What it means in the short-term is that while Aerosmith is touring - with Guns ‘n’ Roses legend Slash and his band also on the bill – fans won’t have to worry about scrimping on Aerosmith classics.
“When we did the [most recent] record, I tweeted to people and I asked, ‘How many new songs would you like to hear when we go out?’ And what came back was that if playing new songs meant cutting out their favorite songs, they really didn’t want to hear new songs,” Perry said. “The old days, you sold your records and made money when people played them, liked them and bought them. Now, anyone who actually wants it will buy it or bootleg it, and has already done that, and that’s it. So we’ll play a few songs off the record, but you have to be realistic that it’s clearly not going to get the response we get playing ‘Walk This Way.’”
Aerosmith’s next steps are up in the air, but Perry’s own plans are in place. On Oct. 7 comes “Rocks: My Life In and Out of Aerosmith,” an autobiography that will present his side of four-plus decades in one of rock’s most infamous bands. It’ll be the latest in a string of Aerosmith memoirs, which began with 2009’s “Hit Hard: A Story of Hitting Rock Bottom at the Top” from drummer Joey Kramer, and includes 2011’s “Does The Noise In My Head Bother You” by singer/frontman Steven Tyler. Bassist Tom Hamilton is also said to be working on a book, and then there’s the matter of 1997’s “Walk This Way: The Autobiography of Aerosmith” by famed rock biographer Stephen Davis.
Each of those books has its own slant, and Perry – who co-wrote the book with David Ritz – is finally ready to offer his version.
“Something just felt right this time,” he said, acknowledging that he’s been asked about writing a book consistently over the last 20 years. “[My wife] Billie told me it’s time to do the book, and I had the help of close friends. It was a team effort – getting it done and getting it done right. I wanted all the good stuff and all the bad stuff. You know that ‘Walk This Way’ book was very much ‘VH1 behind the scenes,” predictable with all the things about us that became such a cliche. I wanted to put some teeth in what I was writing, so I dug down, and I’ve told some stories that I really didn’t want to have to talk about again or thought I would have to talk about again. It might surprise people.”
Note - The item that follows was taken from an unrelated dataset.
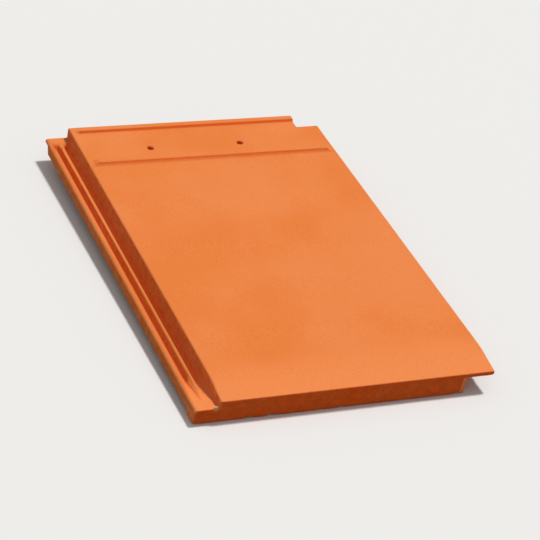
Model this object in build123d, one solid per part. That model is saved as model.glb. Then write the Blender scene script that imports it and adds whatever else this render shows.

What motivated Perry was a simple question, he said: “How did I get here?“
“This is my story. Some people will read it, I think, and say maybe there’s a little too much of this or that in there,” he said. “I do write about the ‘70s and how everything we did was beyond belief, and then the small miracle of getting the band back together [in the ‘80s]. There’s not as much that’s been written about us in the ‘90s and 2000s, though, and I wanted to look at that because I’m not sure that people realize what it takes to keep a band together, especially when we all started having families and different lives. A lot of times the press would interpret that as the band splitting up, but it was really about keeping the band together with the same level of energy while finding your own path.”
Perry has another solo album on the way – his sixth if you count five with The Joe Perry Project and his 2005 “Joe Perry.” But he won’t deny that when taking the stage with Tyler, Kramer, Hamilton and guitarist Brad Whitford, it doesn’t take long to find a familiar streak of magic.
“Every year goes by and we have a whole batch of new fans seeing us for the first time, believe it or not – it’s been so long since the majority of our fans were the same age we are,” said Perry, who is 63. “We lived through a golden age of rock ’n’ roll, and so much has changed, but for us we really do still get a kick of out of getting on stage and playing together. We’ve all got families and a lot of kids and everyone’s gone about things in a different way, but the power of the five of us still together is still there. It’s an amazing thing. It’s not something you can buy and it’s not something you can bottle.”
Perry said he’s excited to be sharing much of the band’s summer tour with fellow rock ’n’ roll survivor Slash, whose band has an album, “World On Fire,” due in September.
“We’ve seen each other off and on. It’s one of those things: we met him when [Guns ‘n’ Roses] were first coming up, and we’ve managed to stay friends,” Perry said. “It’s been great to see him put that band together – they’re big enough now where they can tour all over.”